My goal was to check a Webserver was successfully serving a page and returning a successfulll HTTP code (Code 200). I was using the wget tool. Wget has a '-S' option for outputting the HTTP headers as a page is loaded, but these are sent to stderr not stdout. Everyone (even my mother) knows you can redirect stdout with '>' or pipe (|) it onto the next program. Most people know that you can redirect stderr to a file using '2>'. But by itsself, that doesn't let you pipe it to the next command in the chain. To do that, you need to redirect the stderr to stdout. In bash, this is done by '2>&1'. The you can pipe onto the next command. eg/
[djg@caperdu]$ wget -S localhost -O /dev/null 2>&1 | grep -c "1 HTTP"

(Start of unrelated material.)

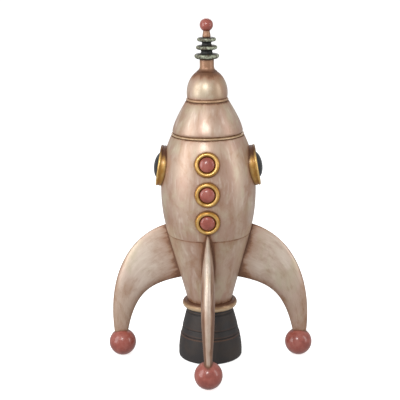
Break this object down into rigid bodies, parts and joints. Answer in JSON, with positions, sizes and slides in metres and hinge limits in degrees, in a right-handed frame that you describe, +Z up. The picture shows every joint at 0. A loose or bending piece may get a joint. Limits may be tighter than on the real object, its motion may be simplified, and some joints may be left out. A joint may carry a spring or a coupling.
{
  "type": "display rocket",
  "caption": "Free-standing retro display rocket on curved fins with ball feet, with sprung dome push buttons, side portholes and a lift-off nose.",
  "frame": {"origin": "on the floor, on the rocket's vertical axis, at the middle of the nozzle's underside", "axes": "+Z up along the rocket's axis, -Y towards the front with the push buttons, +X towards the rocket's side porthole on the right seen from the front"},
  "size_m": [0.76, 0.76, 1.256],
  "materials": {
    "pearl_champagne": "hand-brushed pearl champagne paint with brown glaze in the recesses, satin",
    "antique_gold": "antique gold, worn bright on the crown and brown at the foot",
    "bronze_wash": "bronze wash over champagne, satin",
    "copper_wash": "copper wash with vertical brush streaks, satin",
    "dusty_rose": "dusty brick rose, satin gloss",
    "charcoal": "charcoal brown, satin, brown rubbed step edges",
    "verdigris": "dark green black with worn pale green rims",
    "dark_spacer": "near black, satin",
    "smoked_dome": "opaque dark grey dome, gloss",
    "bare_glass_fibre": "bare glass fibre laminate",
    "plywood": "birch plywood",
    "zinc_steel": "zinc plated",
    "black_plastic": "black moulded plastic"
  },
  "bodies": {
    "rocket": {"nozzle": "charcoal", "base_plate": "zinc_steel", "tail_ring": "bronze_wash", "tail_cone": "pearl_champagne", "lower_bulkhead": "plywood", "seam_bulkhead": "bare_glass_fibre", "upper_bulkhead": "plywood", "hull_shell": "pearl_champagne", "band_ring": "bronze_wash", "centre_mast": "zinc_steel", "mast_nut": "zinc_steel", "fin_right": "pearl_champagne", "foot_ball_right": "dusty_rose", "foot_stud_right": "zinc_steel", "fin_bolt_right": "zinc_steel", "fin_back": "pearl_champagne", "foot_ball_back": "dusty_rose", "foot_stud_back": "zinc_steel", "fin_bolt_back": "zinc_steel", "fin_left": "pearl_champagne", "foot_ball_left": "dusty_rose", "foot_stud_left": "zinc_steel", "fin_bolt_left": "zinc_steel", "fin_front": "pearl_champagne", "foot_ball_front": "dusty_rose", "foot_stud_front": "zinc_steel", "fin_bolt_front": "zinc_steel", "porthole_bezel_right": "antique_gold", "porthole_dome_right": "smoked_dome", "porthole_bezel_left": "antique_gold", "porthole_dome_left": "smoked_dome", "button_bezel_lower": "antique_gold", "button_housing_lower": "black_plastic", "button_switch_lower": "black_plastic", "button_spring_lower": "zinc_steel", "button_bezel_middle": "antique_gold", "button_housing_middle": "black_plastic", "button_switch_middle": "black_plastic", "button_spring_middle": "zinc_steel", "button_bezel_upper": "antique_gold", "button_housing_upper": "black_plastic", "button_switch_upper": "black_plastic", "button_spring_upper": "zinc_steel"},
    "nose": {"nose_cone": "pearl_champagne", "nose_spigot": "bare_glass_fibre", "nose_bead": "copper_wash", "nose_dome": "pearl_champagne", "neck": "copper_wash", "disc_lower": "verdigris", "spacer_lower": "dark_spacer", "disc_middle": "verdigris", "spacer_upper": "dark_spacer", "disc_upper": "verdigris", "tip_collar": "copper_wash", "tip_ball": "dusty_rose", "antenna_rod": "zinc_steel"},
    "button_lower": {"button_dome_lower": "dusty_rose"},
    "button_middle": {"button_dome_middle": "dusty_rose"},
    "button_upper": {"button_dome_upper": "dusty_rose"}
  },
  "joints": [
    {"name": "nose_lift", "type": "slide", "parent": "rocket", "child": "nose", "axis": [0, 0, 1], "range_m": [0, 0.08]},
    {"name": "button_lower_press", "type": "slide", "parent": "rocket", "child": "button_lower", "axis": [0, 0.9906, 0.1365], "range_m": [0, 0.006], "stiffness_N_per_m": 500, "springref_m": -0.005, "deforming": ["button_spring_lower"]},
    {"name": "button_middle_press", "type": "slide", "parent": "rocket", "child": "button_middle", "axis": [0, 0.9994, -0.0342], "range_m": [0, 0.006], "stiffness_N_per_m": 500, "springref_m": -0.005, "deforming": ["button_spring_middle"]},
    {"name": "button_upper_press", "type": "slide", "parent": "rocket", "child": "button_upper", "axis": [0, 0.9731, -0.2305], "range_m": [0, 0.006], "stiffness_N_per_m": 500, "springref_m": -0.005, "deforming": ["button_spring_upper"]}
  ]
}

(-O means send the downloaded web page to /dev/null, and grep's -c option is to count the number of occurances)
NB if you are going to redirect stdout, you have to do that before redirecting stderr. eg/
wget -S localhost > out 2>&1
NB II: Remember you will then be getting both the stdout and stderr in your output.
This is in the bash shell
Replies: 1 Comment
You can also try "wget -o /dev/stdout -O /dev/stdout
http://www.corunet.com" without the need of pipes. It works flawlesly.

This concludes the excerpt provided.